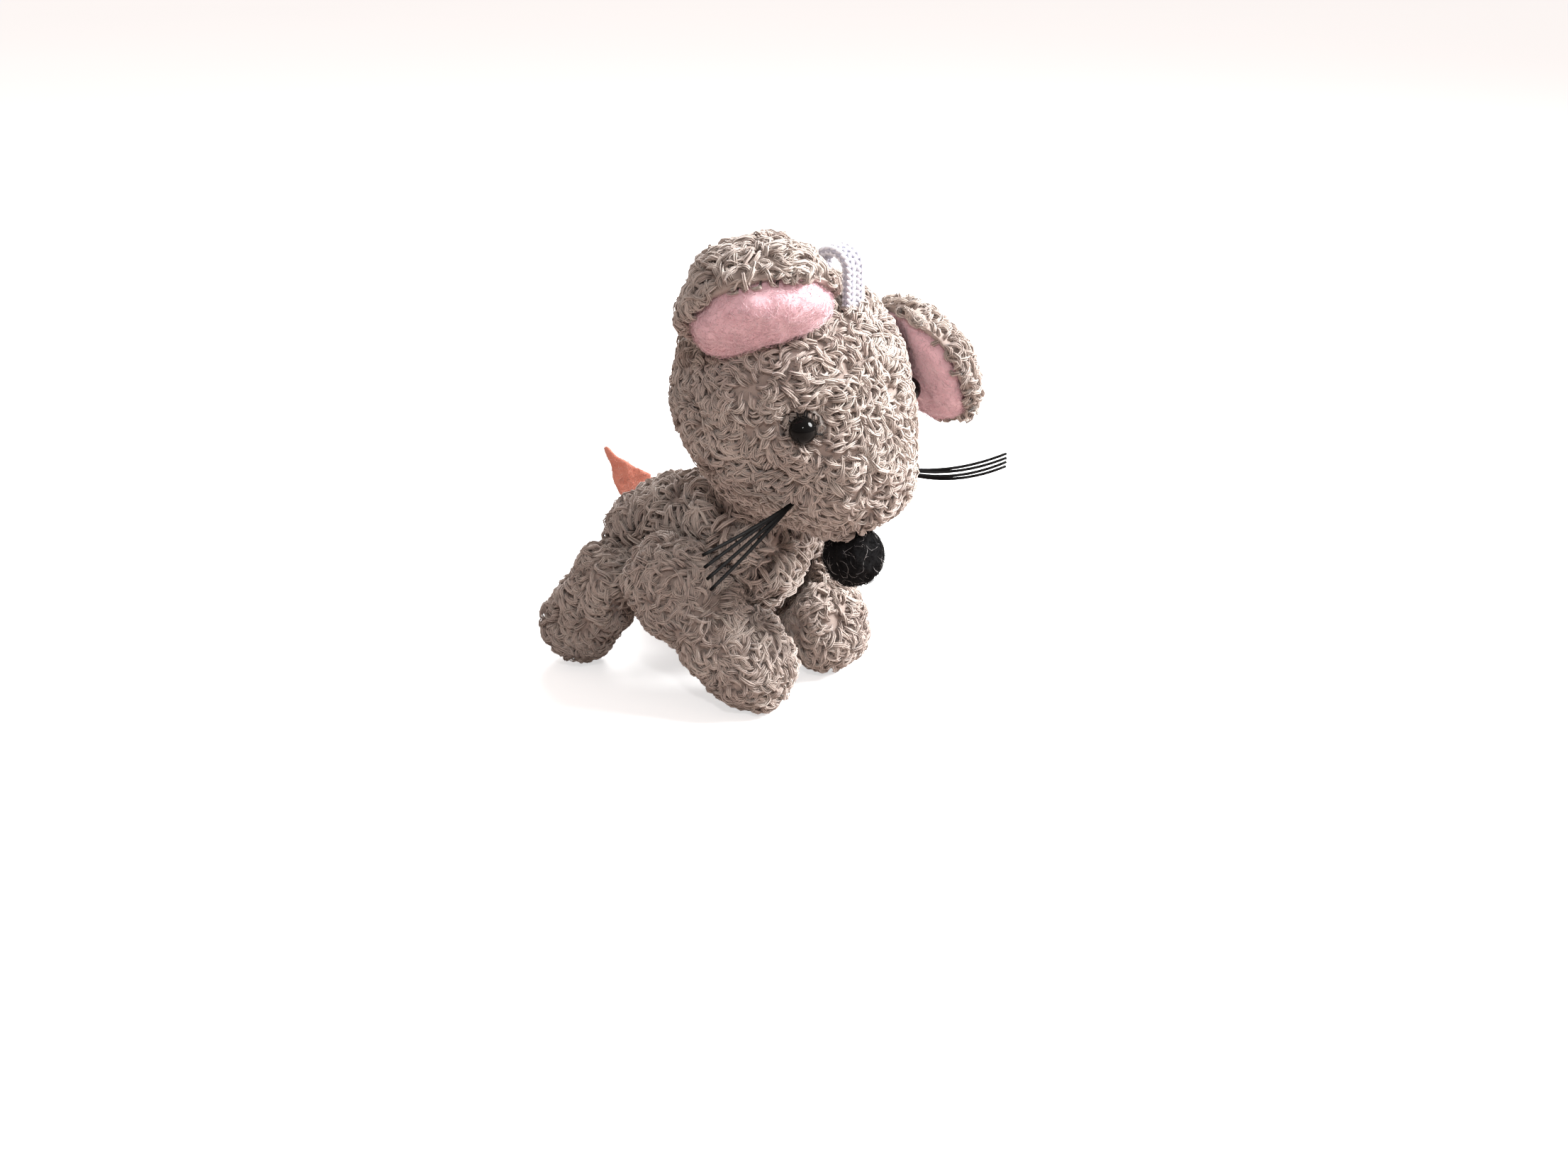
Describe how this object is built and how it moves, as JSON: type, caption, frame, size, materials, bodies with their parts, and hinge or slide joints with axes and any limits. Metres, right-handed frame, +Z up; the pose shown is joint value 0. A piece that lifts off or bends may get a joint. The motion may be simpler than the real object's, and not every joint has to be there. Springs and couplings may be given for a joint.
{
  "type": "soft plush mouse",
  "caption": "Small sewn plush mouse with curly fur, lined ears, felt nose, bead eyes, bristle whiskers, felt tail, thread-jointed legs and a hang loop.",
  "frame": {"origin": "on the ground, under the middle of the mouse's box", "axes": "+Z up; the mouse faces -Y and its right side is towards -X"},
  "size_m": [0.0647, 0.0691, 0.0821],
  "materials": {
    "boucle_fur": "curly taupe boucle pile",
    "stuffing": "polyester fibre filling",
    "pink_fleece": "brushed pink fleece",
    "black_bead": "glossy black bead",
    "black_thread": "black sewing thread",
    "black_felt": "felted black wool",
    "bristle": "black nylon bristle",
    "white_elastic": "white knitted elastic tape",
    "joint_thread": "strong joint thread",
    "coral_felt": "coral craft felt"
  },
  "bodies": {
    "trunk": {"body_side_right": "boucle_fur", "body_side_left": "boucle_fur", "belly_gusset": "boucle_fur", "body_stuffing": "stuffing", "shoulder_thread": "joint_thread", "hip_thread": "joint_thread", "tail_stitch": "coral_felt"},
    "neck": {"neck_plug": "boucle_fur"},
    "head": {"head_side_right": "boucle_fur", "head_side_left": "boucle_fur", "head_gusset": "boucle_fur", "head_stuffing": "stuffing", "eye_right": "black_bead", "eye_left": "black_bead", "eye_thread": "black_thread", "nose_ball": "black_felt", "nose_thread": "black_thread", "whiskers_right": "bristle", "whiskers_left": "bristle", "hang_loop": "white_elastic"},
    "ear_right": {"ear_right_back": "boucle_fur", "ear_right_lining": "pink_fleece"},
    "ear_left": {"ear_left_back": "boucle_fur", "ear_left_lining": "pink_fleece"},
    "front_leg_right": {"front_leg_right_skin": "boucle_fur", "front_leg_right_stuffing": "stuffing"},
    "front_leg_left": {"front_leg_left_skin": "boucle_fur", "front_leg_left_stuffing": "stuffing"},
    "hind_leg_right": {"hind_leg_right_skin": "boucle_fur", "hind_leg_right_stuffing": "stuffing"},
    "hind_leg_left": {"hind_leg_left_skin": "boucle_fur", "hind_leg_left_stuffing": "stuffing"},
    "tail": {"tail_strip": "coral_felt"}
  },
  "joints": [
    {"name": "head_turn", "type": "hinge", "parent": "trunk", "child": "neck", "pos_m": [0.00187, -0.0026, 0.03512], "axis": [0, 0, 1], "range_deg": [-15, 15]},
    {"name": "head_nod", "type": "hinge", "parent": "neck", "child": "head", "pos_m": [0.00187, -0.0026, 0.03512], "axis": [1, 0, 0], "range_deg": [-12, 8]},
    {"name": "ear_right_lift", "type": "hinge", "parent": "head", "child": "ear_right", "pos_m": [-0.00651, -0.0058, 0.07234], "axis": [-0.827, 0.5578, -0.0698], "range_deg": [0, 35]},
    {"name": "ear_left_lift", "type": "hinge", "parent": "head", "child": "ear_left", "pos_m": [0.01824, -0.01725, 0.06705], "axis": [-0.342, -0.9397, 0], "range_deg": [0, 50]},
    {"name": "front_leg_right_swing", "type": "hinge", "parent": "trunk", "child": "front_leg_right", "pos_m": [-0.01193, 0.0043, 0.021], "axis": [1, 0, 0], "range_deg": [-25, 6]},
    {"name": "front_leg_left_swing", "type": "hinge", "parent": "trunk", "child": "front_leg_left", "pos_m": [0.01567, 0.0043, 0.021], "axis": [1, 0, 0], "range_deg": [-25, 6]},
    {"name": "hind_leg_right_swing", "type": "hinge", "parent": "trunk", "child": "hind_leg_right", "pos_m": [-0.01163, 0.0206, 0.0176], "axis": [1, 0, 0], "range_deg": [-8, 30]},
    {"name": "hind_leg_left_swing", "type": "hinge", "parent": "trunk", "child": "hind_leg_left", "pos_m": [0.01537, 0.0206, 0.0176], "axis": [1, 0, 0], "range_deg": [-8, 30]},
    {"name": "tail_swing", "type": "hinge", "parent": "trunk", "child": "tail", "pos_m": [0.00187, 0.02485, 0.02953], "axis": [0.6946, -0.5087, 0.5087], "range_deg": [-35, 35]}
  ]
}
== == ==
▶ **Required work**: Please output the entire listing exactly as it stands.

▶ **The reply**:
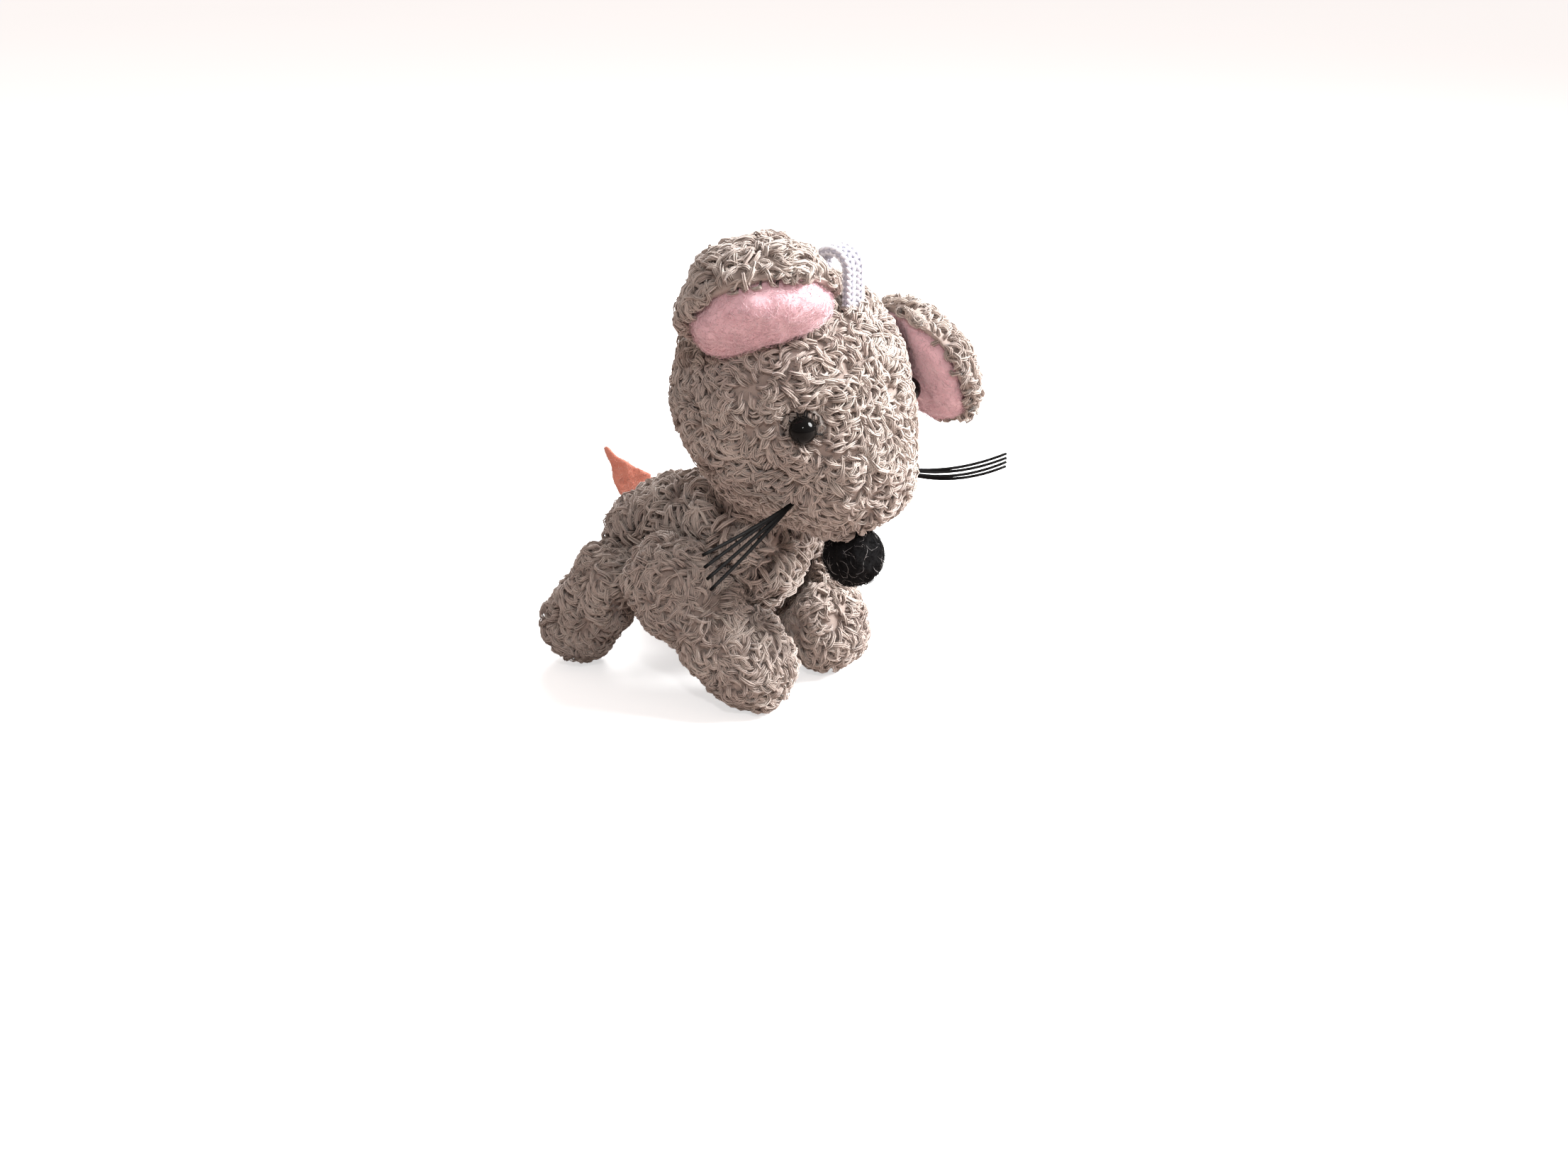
Describe how this object is built and how it moves, as JSON: type, caption, frame, size, materials, bodies with their parts, and hinge or slide joints with axes and any limits. Metres, right-handed frame, +Z up; the pose shown is joint value 0. A piece that lifts off or bends may get a joint. The motion may be simpler than the real object's, and not every joint has to be there. Springs and couplings may be given for a joint.
{
  "type": "soft plush mouse",
  "caption": "Small sewn plush mouse with curly fur, lined ears, felt nose, bead eyes, bristle whiskers, felt tail, thread-jointed legs and a hang loop.",
  "frame": {"origin": "on the ground, under the middle of the mouse's box", "axes": "+Z up; the mouse faces -Y and its right side is towards -X"},
  "size_m": [0.0647, 0.0691, 0.0821],
  "materials": {
    "boucle_fur": "curly taupe boucle pile",
    "stuffing": "polyester fibre filling",
    "pink_fleece": "brushed pink fleece",
    "black_bead": "glossy black bead",
    "black_thread": "black sewing thread",
    "black_felt": "felted black wool",
    "bristle": "black nylon bristle",
    "white_elastic": "white knitted elastic tape",
    "joint_thread": "strong joint thread",
    "coral_felt": "coral craft felt"
  },
  "bodies": {
    "trunk": {"body_side_right": "boucle_fur", "body_side_left": "boucle_fur", "belly_gusset": "boucle_fur", "body_stuffing": "stuffing", "shoulder_thread": "joint_thread", "hip_thread": "joint_thread", "tail_stitch": "coral_felt"},
    "neck": {"neck_plug": "boucle_fur"},
    "head": {"head_side_right": "boucle_fur", "head_side_left": "boucle_fur", "head_gusset": "boucle_fur", "head_stuffing": "stuffing", "eye_right": "black_bead", "eye_left": "black_bead", "eye_thread": "black_thread", "nose_ball": "black_felt", "nose_thread": "black_thread", "whiskers_right": "bristle", "whiskers_left": "bristle", "hang_loop": "white_elastic"},
    "ear_right": {"ear_right_back": "boucle_fur", "ear_right_lining": "pink_fleece"},
    "ear_left": {"ear_left_back": "boucle_fur", "ear_left_lining": "pink_fleece"},
    "front_leg_right": {"front_leg_right_skin": "boucle_fur", "front_leg_right_stuffing": "stuffing"},
    "front_leg_left": {"front_leg_left_skin": "boucle_fur", "front_leg_left_stuffing": "stuffing"},
    "hind_leg_right": {"hind_leg_right_skin": "boucle_fur", "hind_leg_right_stuffing": "stuffing"},
    "hind_leg_left": {"hind_leg_left_skin": "boucle_fur", "hind_leg_left_stuffing": "stuffing"},
    "tail": {"tail_strip": "coral_felt"}
  },
  "joints": [
    {"name": "head_turn", "type": "hinge", "parent": "trunk", "child": "neck", "pos_m": [0.00187, -0.0026, 0.03512], "axis": [0, 0, 1], "range_deg": [-15, 15]},
    {"name": "head_nod", "type": "hinge", "parent": "neck", "child": "head", "pos_m": [0.00187, -0.0026, 0.03512], "axis": [1, 0, 0], "range_deg": [-12, 8]},
    {"name": "ear_right_lift", "type": "hinge", "parent": "head", "child": "ear_right", "pos_m": [-0.00651, -0.0058, 0.07234], "axis": [-0.827, 0.5578, -0.0698], "range_deg": [0, 35]},
    {"name": "ear_left_lift", "type": "hinge", "parent": "head", "child": "ear_left", "pos_m": [0.01824, -0.01725, 0.06705], "axis": [-0.342, -0.9397, 0], "range_deg": [0, 50]},
    {"name": "front_leg_right_swing", "type": "hinge", "parent": "trunk", "child": "front_leg_right", "pos_m": [-0.01193, 0.0043, 0.021], "axis": [1, 0, 0], "range_deg": [-25, 6]},
    {"name": "front_leg_left_swing", "type": "hinge", "parent": "trunk", "child": "front_leg_left", "pos_m": [0.01567, 0.0043, 0.021], "axis": [1, 0, 0], "range_deg": [-25, 6]},
    {"name": "hind_leg_right_swing", "type": "hinge", "parent": "trunk", "child": "hind_leg_right", "pos_m": [-0.01163, 0.0206, 0.0176], "axis": [1, 0, 0], "range_deg": [-8, 30]},
    {"name": "hind_leg_left_swing", "type": "hinge", "parent": "trunk", "child": "hind_leg_left", "pos_m": [0.01537, 0.0206, 0.0176], "axis": [1, 0, 0], "range_deg": [-8, 30]},
    {"name": "tail_swing", "type": "hinge", "parent": "trunk", "child": "tail", "pos_m": [0.00187, 0.02485, 0.02953], "axis": [0.6946, -0.5087, 0.5087], "range_deg": [-35, 35]}
  ]
}